Items from a data source
----------

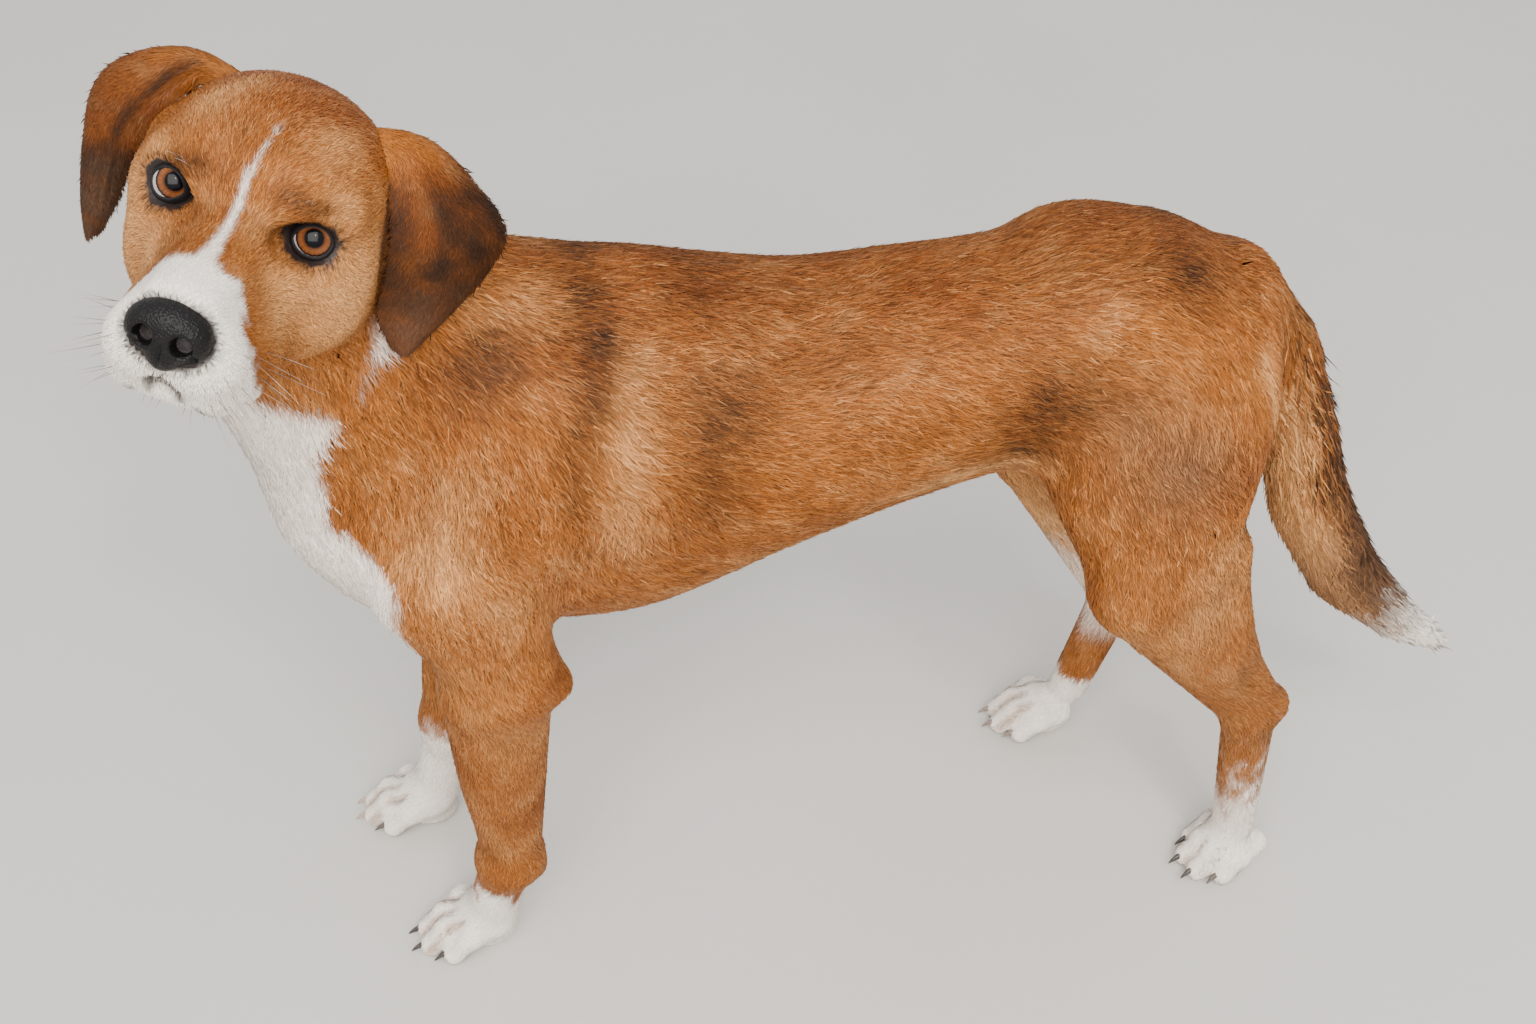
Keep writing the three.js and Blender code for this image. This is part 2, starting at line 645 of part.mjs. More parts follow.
// A claw: a tapering horn that leaves the toe's tip and droops towards the floor, clear of it.
const CLAW_RINGS = 2;
const CLAW_SIDES = 5;
const CLAW_DROOP = 4.5;
const CLAW_ROOT = 3; // how far inside the toe the horn starts
const FLOOR_CLEARANCE = 0.8;
function clawSolid(leg, toe) {
  const frame = pawFrame(leg);
  const [l, f, u] = toePoints(leg, toe).tip;
  const rings = Array.from({ length: CLAW_RINGS + 1 }, (_, i) => {
    const t = i / CLAW_RINGS;
    const radius = CLAW_RADIUS * (1 - 0.72 * t);
    return Array.from({ length: CLAW_SIDES }, (_, j) => {
      const a = (2 * Math.PI * j) / CLAW_SIDES;
      const p = frame.point(
        l + toe.across * 1.2 * t + radius * 0.85 * Math.cos(a),
        f + TOE_RADIUS - CLAW_ROOT + (CLAW_LENGTH + CLAW_ROOT) * t,
        u + 1 - CLAW_DROOP * t * t + radius * Math.sin(a),
      );
      return p.setZ(Math.max(p.z, FLOOR_CLEARANCE));
    });
  });
  return tubeSolid(rings);
}

// ---------------------------------------------------------------- ears
// A flap is a sheet ruled between its front edge and its back edge, each a smooth curve from the root to
// the tip in the head's frame. It bulges forward between them and thins towards both.
const EARS = {
  left: {
    front: [
      [37, -60, 27], [51, -51, 26], [59, -45, 12], [65, -42, -7],
      [67, -43, -31], [69, -46, -52], [78, -50, -68],
    ],
    back: [
      [39, -77, 31], [67, -78, 37], [95, -83, 21], [114, -84, 3],
      [112, -78, -20], [99, -68, -48], [88, -55, -68],
    ],
  },
  right: {
    front: [
      [-33, -60, 31], [-47, -51, 34], [-57, -42, 21], [-65, -39, 4],
      [-71, -40, -14], [-75, -43, -35], [-82, -48, -60],
    ],
    back: [
      [-36, -74, 33], [-68, -64, 42], [-92, -60, 29], [-102, -57, 10],
      [-101, -54, -16], [-95, -51, -45], [-87, -49, -64],
    ],
  },
};
const EAR_ROWS = 9;
const EAR_COLUMNS = 5;

function earSolid({ front, back }) {
  const [frontCurve, backCurve] = [front, back].map(
    (edge) => new THREE.CatmullRomCurve3(edge.map((point) => head.point(...point))),
  );
  const rings = Array.from({ length: EAR_ROWS }, (_, i) => {
    const s = i / (EAR_ROWS - 1);
    const [from, to] = [frontCurve.getPoint(s), backCurve.getPoint(s)];
    const along = frontCurve.getTangent(s).add(backCurve.getTangent(s));
    const out = to.clone().sub(from).cross(along).normalize();
    if (out.dot(head.forward) < 0) out.negate();
    const point = (t, face) => {
      const bulge = EAR_CAMBER * 4 * t * (1 - t);
      const thickness = EAR_THICKNESS * (1 - 0.7 * (2 * t - 1) ** 4);
      return from.clone().lerp(to, t).addScaledVector(out, bulge + (face * thickness) / 2);
    };
    const across = Array.from({ length: EAR_COLUMNS }, (_, j) => j / (EAR_COLUMNS - 1));
    return [...across.map((t) => point(t, 1)), ...across.reverse().map((t) => point(t, -1))];
  });
  return tubeSolid(rings);
}

// The flesh round an ear, grown by the gap that the ear keeps to it.
const EAR_TRIM_STEP = 12;
function fleshAround(piece, nudge) {
  const { min, max } = piece.boundingBox();
  const box = boxOf(min, max).expandByScalar(EAR_TRIM_STEP);
  const grownFlesh = (x, y, z) => flesh(x, y, z) - PIECE_GAP;
  return polygonise(grownFlesh, box, v(EAR_TRIM_STEP, EAR_TRIM_STEP, EAR_TRIM_STEP), nudge);
}

// ---------------------------------------------------------------- materials
const coat = (color) => new THREE.MeshStandardMaterial({ color, roughness: 0.75, metalness: 0 });
const bare = (color, roughness) => new THREE.MeshStandardMaterial({ color, roughness, metalness: 0 });
const MATERIALS = {
  tan: coat(0xb5713a),
  white: coat(0xe6dfd8),
  brown: coat(0x7a4b2c),
  leather: bare(0x262424, 0.4),
  horn: bare(0x2b2a2c, 0.35),
  eye: bare(0x4a2812, 0.05),
};

// ---------------------------------------------------------------- assembly
const dog = new THREE.Group();
function add(name, manifold, material) {
  const mesh = new THREE.Mesh(geometryOf(manifold), material);
  mesh.name = name;
  dog.add(mesh);
}

const nose = noseSolid();
add("nose", nose, MATERIALS.leather);
const beds = [grown(nose, PIECE_GAP)];
for (const [side, place] of Object.entries(EYE_PLACES)) {
  add(`${side}_eye`, sphereSolid(EYE_RADIUS, eyeCentre(place)), MATERIALS.eye);
  beds.push(sphereSolid(EYE_RADIUS + EYE_GAP, eyeCentre(place)));
  const flap = earSolid(EARS[side]);
  const ear = tightest((nudge) => largest(flap.subtract(fleshAround(flap, nudge))));
  add(`${side}_ear`, ear, MATERIALS.brown);
}
PARTS.head.beds = beds;
const parts = Object.fromEntries(Object.entries(PARTS).map(([name, part]) => [name, fleshPart(part)]));

const PAWS = {
  left_forepaw: FORELEGS.left,
  right_forepaw: FORELEGS.right,
  left_hind_paw: HIND_LEGS.left,
  right_hind_paw: HIND_LEGS.right,
};
for (const [name, leg] of Object.entries(PAWS))
  TOES.forEach((toe, i) => {
    const clear = largest(clawSolid(leg, toe).subtract(parts[name]));
    const shift = pawFrame(leg).forward.multiplyScalar(CLAW_GAP).toArray();
    add(`${name.replace("paw", "claw")}_${i + 1}`, clear.translate(shift), MATERIALS.horn);
  });

for (const [name, manifold] of Object.entries(parts))
  add(name, manifold, name.includes("paw") ? MATERIALS.white : MATERIALS.tan);

// The origin is on the floor, below the middle of the dog's box.
const middle = new THREE.Box3().setFromObject(dog).getCenter(v());
dog.position.set(-middle.x, -middle.y, 0);

export default dog;
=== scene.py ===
"""A medium-sized tan dog with drop ears, standing still and looking round to its left, at life size.

The dog's own frame is in millimetres: +X is its left, +Y is the way its trunk leads back to the tail, +Z is up,
and the origin is on the floor below its withers. The flesh is one field of distances, negative inside. Raised
and hollowed by its swells, it is the outline out to the tips of the coat. The skin lies deeper by the coat's own
depth, and the coat is planted on the skin as small closed tufts of hair.
"""

import logging
import math
from collections.abc import Callable, Iterator, Sequence
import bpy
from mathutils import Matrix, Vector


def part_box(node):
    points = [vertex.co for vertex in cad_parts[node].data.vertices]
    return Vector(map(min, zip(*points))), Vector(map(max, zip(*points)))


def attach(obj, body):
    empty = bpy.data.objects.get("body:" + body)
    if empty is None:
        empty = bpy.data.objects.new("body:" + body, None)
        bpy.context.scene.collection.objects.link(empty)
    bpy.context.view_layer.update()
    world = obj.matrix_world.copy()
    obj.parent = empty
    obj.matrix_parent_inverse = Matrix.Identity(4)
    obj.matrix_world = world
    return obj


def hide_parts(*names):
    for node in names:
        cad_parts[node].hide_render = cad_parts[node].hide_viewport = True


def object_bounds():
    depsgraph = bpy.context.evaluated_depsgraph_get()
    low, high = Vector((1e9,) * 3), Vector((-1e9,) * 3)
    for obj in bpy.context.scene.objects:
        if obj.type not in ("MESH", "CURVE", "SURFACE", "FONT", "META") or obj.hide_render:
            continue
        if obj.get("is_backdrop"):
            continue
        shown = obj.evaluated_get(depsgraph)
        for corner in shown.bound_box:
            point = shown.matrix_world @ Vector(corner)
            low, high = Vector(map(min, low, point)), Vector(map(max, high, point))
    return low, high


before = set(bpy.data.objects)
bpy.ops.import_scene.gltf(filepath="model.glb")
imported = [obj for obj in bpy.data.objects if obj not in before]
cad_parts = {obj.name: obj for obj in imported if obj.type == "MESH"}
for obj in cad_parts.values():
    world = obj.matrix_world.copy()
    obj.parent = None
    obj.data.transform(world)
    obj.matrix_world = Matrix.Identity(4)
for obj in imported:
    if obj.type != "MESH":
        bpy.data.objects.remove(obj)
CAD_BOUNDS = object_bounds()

from concurrent.futures import ThreadPoolExecutor
from dataclasses import dataclass, field
from enum import Enum

import bpy
import numpy as np
from mathutils import Matrix, Vector

logging.basicConfig(level=logging.INFO, format="%(message)s")
log = logging.getLogger("dog")

Array = np.ndarray
Field = Callable[[Array], Array]
Triple = tuple[float, float, float]

MM = 0.001  # metres in a millimetre
FAR = 1000.0  # a distance that no blend reaches
THREADS = 4
BODY = "root"


class Side(Enum):
    """A side of the dog. Its value is the sign of its outward way along +X."""

    LEFT = 1.0
    RIGHT = -1.0

    def __str__(self) -> str:
        """The side as it stands in the names of pieces."""
        return self.name.lower()


SIGNS = tuple(side.value for side in Side)


# ---------------------------------------------------------------- small mathematics
def unit(vectors: Array) -> Array:
    """Vectors scaled to the length 1."""
    return vectors / np.maximum(np.linalg.norm(vectors, axis=-1, keepdims=True), 1e-9)


def dot(a: Array, b: Array) -> Array:
    """Products of two lists of vectors, row by row."""
    return (a * b).sum(-1)


def bell(places: Array, at: Triple, radii: Triple | float) -> Array:
    """A bell curve round a middle: e to the power -d * d, where d is the distance in shares of the radii."""
    offset = (places - np.array(at)) / np.array(radii)
    return np.exp(-dot(offset, offset))


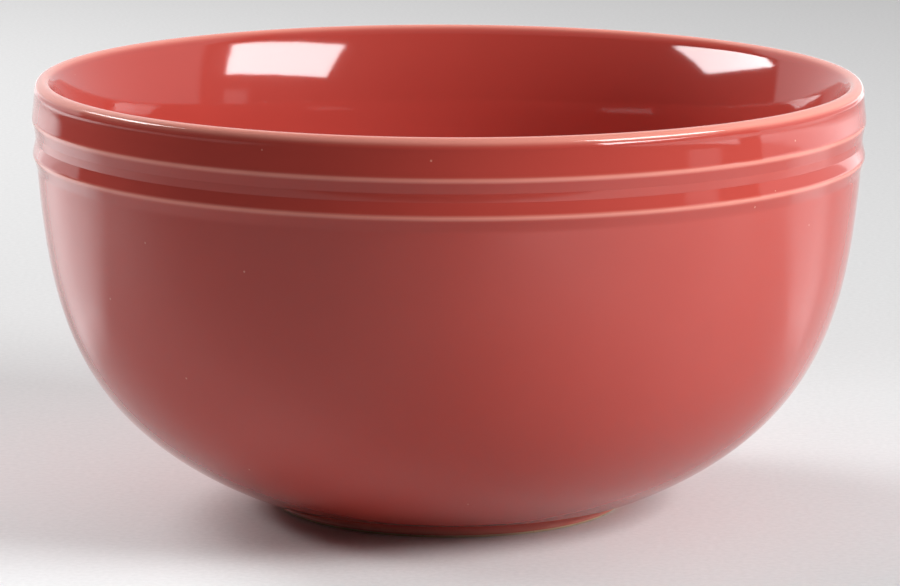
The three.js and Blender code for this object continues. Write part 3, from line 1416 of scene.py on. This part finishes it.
@dataclass
class Studio:
    """The pale table, the room round it and its lamps.

    The edges of the backdrop and of the pale patch on the right are azimuths in degrees, and their
    tops are heights of the unit direction.
    """

    table: Table = field(default_factory=Table)
    stand: Stand = field(default_factory=Stand)
    seen: Colour = linear(216, 214, 215)
    right_wall: Colour = (0.8, 0.8, 0.82)
    left_wall: Colour = (0.95, 0.94, 0.95)
    walls_blend: float = 0.4
    ceiling: Colour = (0.28, 0.28, 0.28)
    patch: Colour = (0.85, 0.83, 0.85)
    patch_left: float = 66.0
    patch_right: float = 79.5
    patch_top: float = 0.24
    room: Colour = (0.03, 0.028, 0.028)
    backdrop_right: float = 84.5
    backdrop_left: float = -119.5
    backdrop_top: float = 0.75
    blur: float = 0.05
    aim: float = 70 * MM
    lamps: tuple[Softbox, ...] = (
        Softbox(
            "right_box", 63.9, 29.6, 33.3, -3.4, 10.6, 0.736, 0.322, 13.2, Shows.IN_MIRROR,
            (1.0, 0.98, 1.0),
        ),
        Softbox(
            "left_box", -102.6, 27.8, -77.0, -40.5, -13.4, 0.528, 0.492, 12.3, Shows.IN_MIRROR,
            (1.0, 0.98, 1.0),
        ),
        Softbox("key", 65.0, 28.0, 65.0, 28.0, 0.0, 0.42, 0.42, 10.5, tint=(0.96, 1.0, 1.0)),
        Softbox("low_fill", 80.0, 8.0, 80.0, 8.0, 0.0, 0.3, 0.3, 1.8),
        Softbox("left_fill", -99.8, 27.8, -74.2, -40.5, -13.4, 0.528, 0.492, 9.0),
        Softbox("back_fill", -134.0, 30.0, -134.0, 30.0, 0.0, 0.45, 0.45, 7.4),
    )

    def build(self) -> None:
        """Adds the table, the stand, the room and the lamps."""
        self.table.build()
        self.stand.build()
        self.add_room()
        for lamp in self.lamps:
            lamp.place(Vector((0, 0, self.aim)))
            LOG.info("%s placed", lamp.name)

    def add_room(self) -> None:
        """Sets the world: a ceiling, a backdrop behind and beside the bowl, a dim room in front."""
        world = bpy.data.worlds.new("room")
        world.use_nodes = True
        bpy.context.scene.world = world
        board = Board(world.node_tree)
        x, y, z = board.split(board.add("ShaderNodeTexCoord").outputs["Generated"])

        def beyond(azimuth: float, sign: float) -> bpy.types.NodeSocket:
            """Tells how far a direction lies beyond an upright edge.

            Args:
                azimuth: the edge's azimuth, in degrees.
                sign: 1 if higher azimuths lie beyond it, -1 if lower ones do.

            Returns:
                The output, above 0 beyond the edge.
            """
            a = math.radians(azimuth)
            across = board.product(x, sign * math.cos(a))
            return board.total(across, board.product(y, sign * math.sin(a)))

        behind = board.math(
            "MINIMUM", beyond(self.backdrop_right, 1), beyond(self.backdrop_left, -1)
        )
        to_right = board.ramp(x, -self.walls_blend, self.walls_blend)
        pale = board.blend(to_right, self.left_wall, self.right_wall)
        beside = board.math("MINIMUM", beyond(self.patch_left, 1), beyond(self.patch_right, -1))
        below = board.math("SUBTRACT", self.patch_top, z)
        patch = board.ramp(board.math("MINIMUM", beside, below), 0.0, self.blur)
        room = board.blend(patch, self.room, self.patch)
        walls = board.blend(board.ramp(behind, 0.0, self.blur), room, pale)
        high = board.ramp(z, self.backdrop_top - self.blur, self.backdrop_top + self.blur)
        lit = board.blend(high, walls, self.ceiling)
        seen = board.add("ShaderNodeLightPath").outputs["Is Camera Ray"]
        sky = world.node_tree.nodes["Background"]
        board.feed(sky.inputs["Color"], board.blend(seen, lit, self.seen))
        preset(sky, {"Strength": 1.0})


@dataclass
class PhotoCamera:
    """The camera at the photograph's place, in mm and degrees."""

    place: tuple[float, float, float] = (0.28, -836.47, 194.42)
    pitch: float = 10.59
    roll: float = 0.211
    lens: float = 187.64
    clip: tuple[float, float] = (10.0, 20000.0)

    def build(self) -> bpy.types.Object:
        """Adds the camera and makes it the scene's.

        Returns:
            The camera's object.
        """
        camera = bpy.data.cameras.new("photo_camera")
        camera.lens = self.lens
        camera.clip_start, camera.clip_end = (c * MM for c in self.clip)
        thing = into_scene(bpy.data.objects.new("photo_camera", camera))
        tilt = Matrix.Rotation(math.radians(90 - self.pitch), 4, "X")
        roll = Matrix.Rotation(math.radians(self.roll), 4, "Z")
        thing.matrix_world = Matrix.Translation(Vector(self.place) * MM) @ tilt @ roll
        bpy.context.scene.camera = thing
        return thing


def as_lists(box: Iterable[Vector]) -> list[list[float]]:
    """The two corners of a box as plain lists."""
    return [list(corner) for corner in box]


def main(cad_box: list[list[float]]) -> None:
    """Builds the studio, the camera and the bowl.

    Args:
        cad_box: the two corners of the CAD box; not used.
    """
    logging.basicConfig(level=logging.INFO, format="%(name)s %(message)s")
    bpy.context.scene.view_settings.view_transform = "Standard"
    Studio().build()
    PhotoCamera().build()
    Bowl().build()


if __name__ == "__main__":
    main(as_lists(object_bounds()))
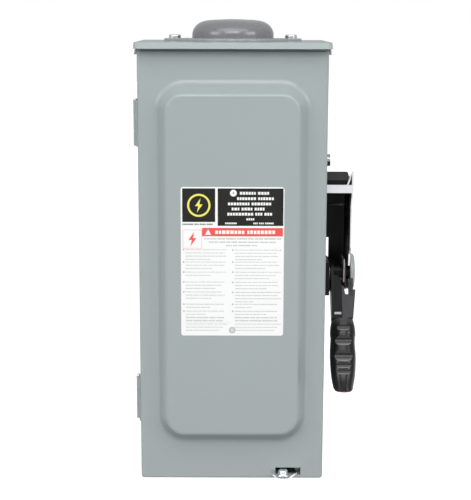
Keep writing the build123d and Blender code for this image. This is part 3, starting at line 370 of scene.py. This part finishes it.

----------

■ STATED PROBLEM: From the records above, give again exactly the lines running from the line with "the dog's box." to the line with "if empty is", inclusive.

■ OUTPUT FOR THIS TASK:
// The origin is on the floor, below the middle of the dog's box.
const middle = new THREE.Box3().setFromObject(dog).getCenter(v());
dog.position.set(-middle.x, -middle.y, 0);

export default dog;
=== scene.py ===
"""A medium-sized tan dog with drop ears, standing still and looking round to its left, at life size.

The dog's own frame is in millimetres: +X is its left, +Y is the way its trunk leads back to the tail, +Z is up,
and the origin is on the floor below its withers. The flesh is one field of distances, negative inside. Raised
and hollowed by its swells, it is the outline out to the tips of the coat. The skin lies deeper by the coat's own
depth, and the coat is planted on the skin as small closed tufts of hair.
"""

import logging
import math
from collections.abc import Callable, Iterator, Sequence
import bpy
from mathutils import Matrix, Vector


def part_box(node):
    points = [vertex.co for vertex in cad_parts[node].data.vertices]
    return Vector(map(min, zip(*points))), Vector(map(max, zip(*points)))


def attach(obj, body):
    empty = bpy.data.objects.get("body:" + body)
    if empty is None:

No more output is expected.